I'll quote the words from my post from over a year ago now.
The Power of Humility - uniting around 'something' instead of fighting over 'nothing.'
I affirm the power of humility. I write frequently of reclaiming power. It is less power that corrupts but the lack of power. But the restitution of power - which is just - needs to be tempered by the humility of the Love that is expressed through sacrifice and service to others, lest it merely degenerate into prideful self-worship and idolatry.
The world we live in, the political world, is a world of division between people, interests, and perspectives. Politics is about mediating those divisions, but the possibility of such mediation is dependent upon a common ethic, a sharing of common ground or common language. Unless this division is set within a wider ethic then we are a house divided and will fall. Instead of unity, each side will take to the trenches and state their positions against each other, persuading no-one but their own side. Instead of a mutual learning, society will drown in a mutual indifference or tear itself apart in a mutual antagonism. .
This past century or more, human beings have thought they could take morality into their own hands and go it alone as authors of their own destiny. What we have found is that, as a result, we are indeed alone, with nothing, the masters of nowhere. The danger is that, removed from the source and the end that we share in common, that is precisely where we will end up, alone and against each other through devotion to particular interests and loyalties. The masters of nowhere. Human beings live within social relations that are unequal and divided. There is no unity of purpose within those relations, there is no commitment or devotion to common ends. Because we exist on divided ground. On our own, we are divided against one another. Politics ceases to be able to perform its mediating function. Absorbed in the fight over the terms by which that barren landscape shall be possessed, we risk losing everything in order to gain nothing. There is no world to win, there is a world to be appreciated in common. Shared.
This is not an anti-politics, the assertion of an abstract unity that puts politics - and people - on ice in face of a common, abstract, standard. On the contrary, politics is dissensus and disagreement. But unless we set division in a wider context then we are divided to fall. My fear is that we are going to fracture, we are going to turn against each another. And become entrenched in those divisions. Without mediation, violence and force is the only way. But it isn't a way out.

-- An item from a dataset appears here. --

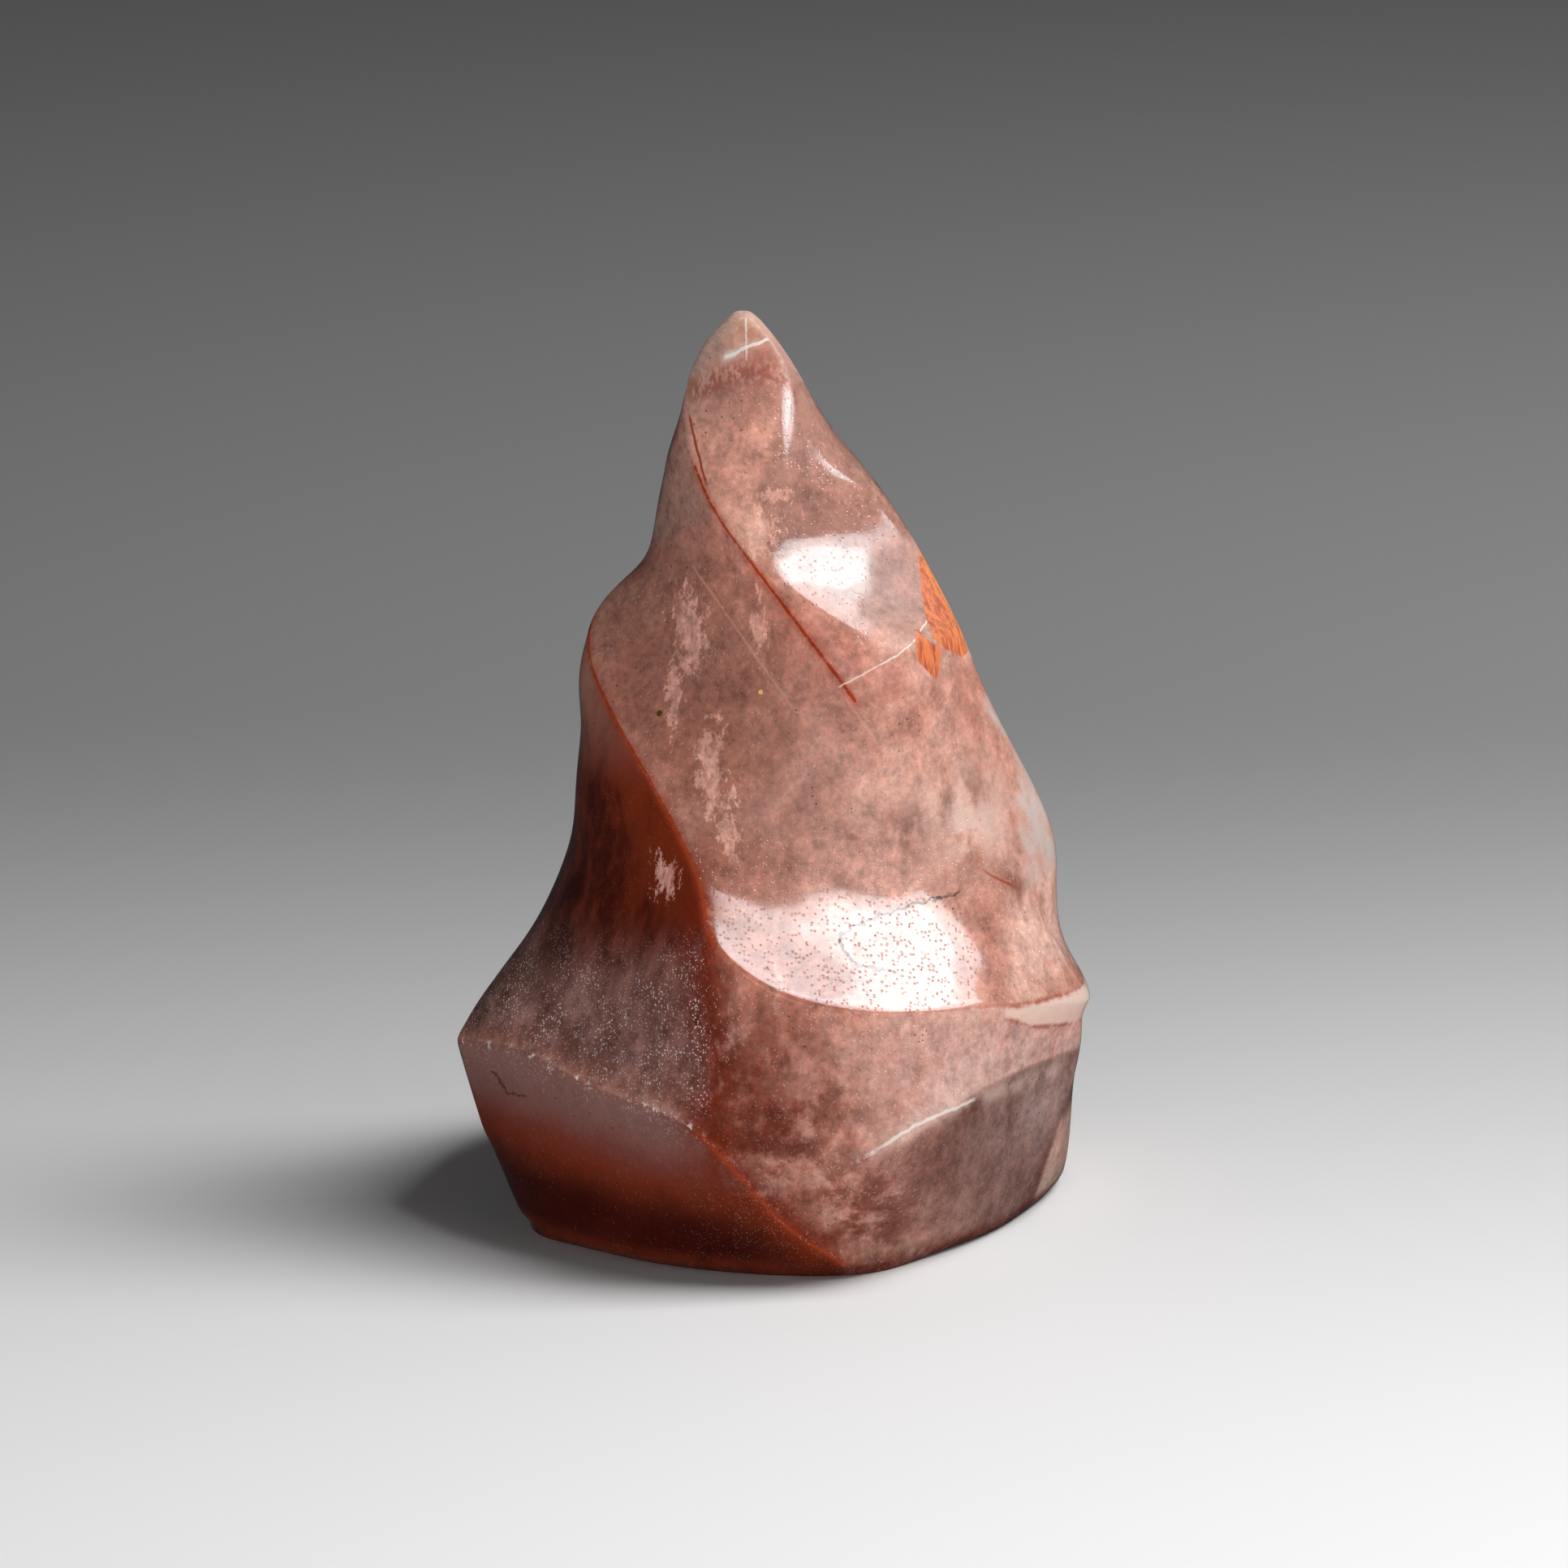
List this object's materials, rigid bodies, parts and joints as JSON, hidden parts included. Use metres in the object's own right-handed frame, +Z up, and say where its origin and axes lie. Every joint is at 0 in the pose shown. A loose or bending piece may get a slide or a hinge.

Marx wrote of a “world still to win.” That view presumes a world worthy of winning, and such a world is beyond human self-creation, beyond possession, and beyond the controversies over the terms of that possession. I affirm transcendent standards of truth and justice vs conventionalism and constructivism. At risk of committing a logical fallacy, either there are transcendent standards with respect to truth and morality, or there are not. If there are not - and this seems to be the dominant view 'after virtue' - then sooner or later you have to submit to power, to the fact that truth and justice are mere functions of power, choosing your sides in the endless, pointless, nexus of power/resistance. You can see Foucault here and call it liberatory. I see only Hobbes' 'war of all against all.' It may seem to be liberatory to be fighting on whatever side in this power/resistance you choose - it is all your choice - but the ultimate emptiness and arbitrariness of the fight will sooner or later become apparent. "Where there is nothing," wrote Max Weber in Politics as a Vocation, "both the Kaiser and the proletarian have lost their rights."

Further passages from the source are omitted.